··· SUPPLIED MATERIAL ···
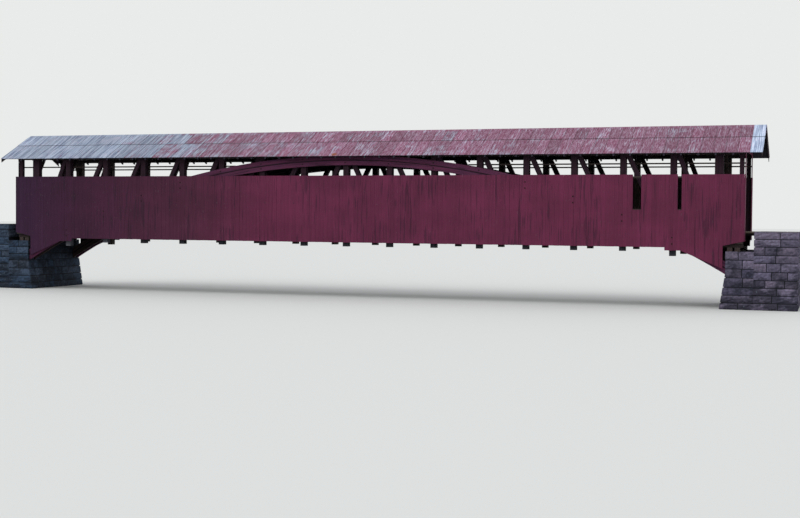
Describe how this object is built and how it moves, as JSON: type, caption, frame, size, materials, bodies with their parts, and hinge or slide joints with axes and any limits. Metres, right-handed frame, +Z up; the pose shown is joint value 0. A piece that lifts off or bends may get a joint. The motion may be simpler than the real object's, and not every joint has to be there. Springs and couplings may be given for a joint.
{
  "type": "covered bridge, 1:2 scale model",
  "caption": "Half-size model of a single-span covered timber bridge with arch-braced trusses, red board siding, a metal roof and stone abutments.",
  "frame": {"origin": "centre of the bridge at the lowest course of the abutments", "axes": "+X along the roadway to the right-hand end of the picture, +Y across it to the far side, +Z up"},
  "size_m": [26, 3.26, 5.084],
  "materials": {
    "rubble_stone": "rough squared rubble, weathered",
    "truss_timber": "sawn, weathered, worn dark red paint",
    "painted_arch": "sawn, worn red paint",
    "painted_boards": "sawn boards, faded dark red paint",
    "roof_timber": "sawn, unpainted, dark with age",
    "deck_planks": "worn planks",
    "roof_metal": "ribbed sheet, worn red paint over galvanised steel"
  },
  "bodies": {
    "root": {"barge_boards": "painted_boards", "bed_timbers": "truss_timber", "deck": "deck_planks", "far_braces": "truss_timber", "far_inner_arch_lower_leaf": "painted_arch", "far_inner_arch_upper_leaf": "painted_arch", "far_lower_chord": "truss_timber", "far_lower_roof_sheets": "roof_metal", "far_outer_arch_lower_leaf": "painted_arch", "far_outer_arch_upper_leaf": "painted_arch", "far_posts": "truss_timber", "far_rafters": "roof_timber", "far_roof_boards": "roof_timber", "far_siding": "painted_boards", "far_upper_chord": "truss_timber", "far_upper_roof_sheets": "roof_metal", "floor_beams": "truss_timber", "knee_braces": "truss_timber", "left_abutment": "rubble_stone", "left_approach": "rubble_stone", "lower_laterals": "truss_timber", "near_braces": "truss_timber", "near_inner_arch_lower_leaf": "painted_arch", "near_inner_arch_upper_leaf": "painted_arch", "near_lower_chord": "truss_timber", "near_lower_roof_sheets": "roof_metal", "near_outer_arch_lower_leaf": "painted_arch", "near_outer_arch_upper_leaf": "painted_arch", "near_posts": "truss_timber", "near_rafters": "roof_timber", "near_roof_boards": "roof_timber", "near_siding": "painted_boards", "near_upper_chord": "truss_timber", "near_upper_roof_sheets": "roof_metal", "portal_gables": "painted_boards", "portal_jambs": "painted_boards", "portal_posts": "truss_timber", "ridge_cap": "roof_metal", "right_abutment": "rubble_stone", "right_approach": "rubble_stone", "siding_girts": "roof_timber", "stringers": "truss_timber", "tie_beams": "truss_timber", "upper_laterals": "truss_timber", "upper_rails": "truss_timber"}
  },
  "joints": []
}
···
### EXERCISE DETAILS
Would you give the material above again, complete and exact?

### COMPLETE OUTPUT
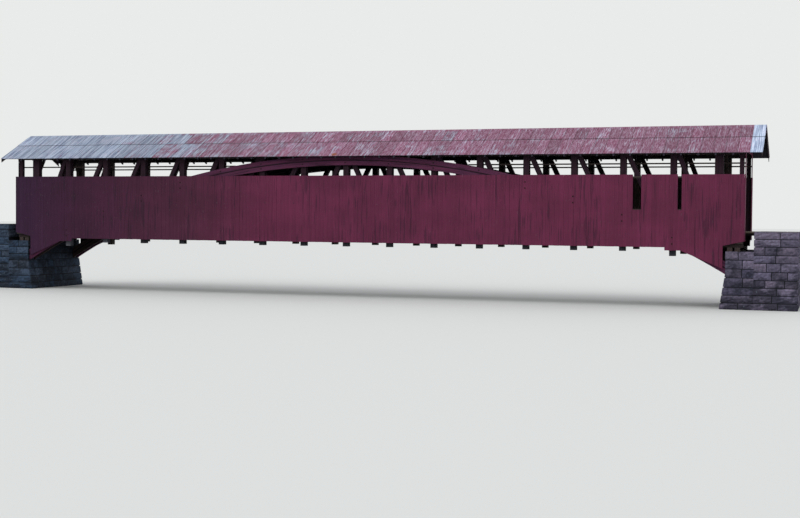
Describe how this object is built and how it moves, as JSON: type, caption, frame, size, materials, bodies with their parts, and hinge or slide joints with axes and any limits. Metres, right-handed frame, +Z up; the pose shown is joint value 0. A piece that lifts off or bends may get a joint. The motion may be simpler than the real object's, and not every joint has to be there. Springs and couplings may be given for a joint.
{
  "type": "covered bridge, 1:2 scale model",
  "caption": "Half-size model of a single-span covered timber bridge with arch-braced trusses, red board siding, a metal roof and stone abutments.",
  "frame": {"origin": "centre of the bridge at the lowest course of the abutments", "axes": "+X along the roadway to the right-hand end of the picture, +Y across it to the far side, +Z up"},
  "size_m": [26, 3.26, 5.084],
  "materials": {
    "rubble_stone": "rough squared rubble, weathered",
    "truss_timber": "sawn, weathered, worn dark red paint",
    "painted_arch": "sawn, worn red paint",
    "painted_boards": "sawn boards, faded dark red paint",
    "roof_timber": "sawn, unpainted, dark with age",
    "deck_planks": "worn planks",
    "roof_metal": "ribbed sheet, worn red paint over galvanised steel"
  },
  "bodies": {
    "root": {"barge_boards": "painted_boards", "bed_timbers": "truss_timber", "deck": "deck_planks", "far_braces": "truss_timber", "far_inner_arch_lower_leaf": "painted_arch", "far_inner_arch_upper_leaf": "painted_arch", "far_lower_chord": "truss_timber", "far_lower_roof_sheets": "roof_metal", "far_outer_arch_lower_leaf": "painted_arch", "far_outer_arch_upper_leaf": "painted_arch", "far_posts": "truss_timber", "far_rafters": "roof_timber", "far_roof_boards": "roof_timber", "far_siding": "painted_boards", "far_upper_chord": "truss_timber", "far_upper_roof_sheets": "roof_metal", "floor_beams": "truss_timber", "knee_braces": "truss_timber", "left_abutment": "rubble_stone", "left_approach": "rubble_stone", "lower_laterals": "truss_timber", "near_braces": "truss_timber", "near_inner_arch_lower_leaf": "painted_arch", "near_inner_arch_upper_leaf": "painted_arch", "near_lower_chord": "truss_timber", "near_lower_roof_sheets": "roof_metal", "near_outer_arch_lower_leaf": "painted_arch", "near_outer_arch_upper_leaf": "painted_arch", "near_posts": "truss_timber", "near_rafters": "roof_timber", "near_roof_boards": "roof_timber", "near_siding": "painted_boards", "near_upper_chord": "truss_timber", "near_upper_roof_sheets": "roof_metal", "portal_gables": "painted_boards", "portal_jambs": "painted_boards", "portal_posts": "truss_timber", "ridge_cap": "roof_metal", "right_abutment": "rubble_stone", "right_approach": "rubble_stone", "siding_girts": "roof_timber", "stringers": "truss_timber", "tie_beams": "truss_timber", "upper_laterals": "truss_timber", "upper_rails": "truss_timber"}
  },
  "joints": []
}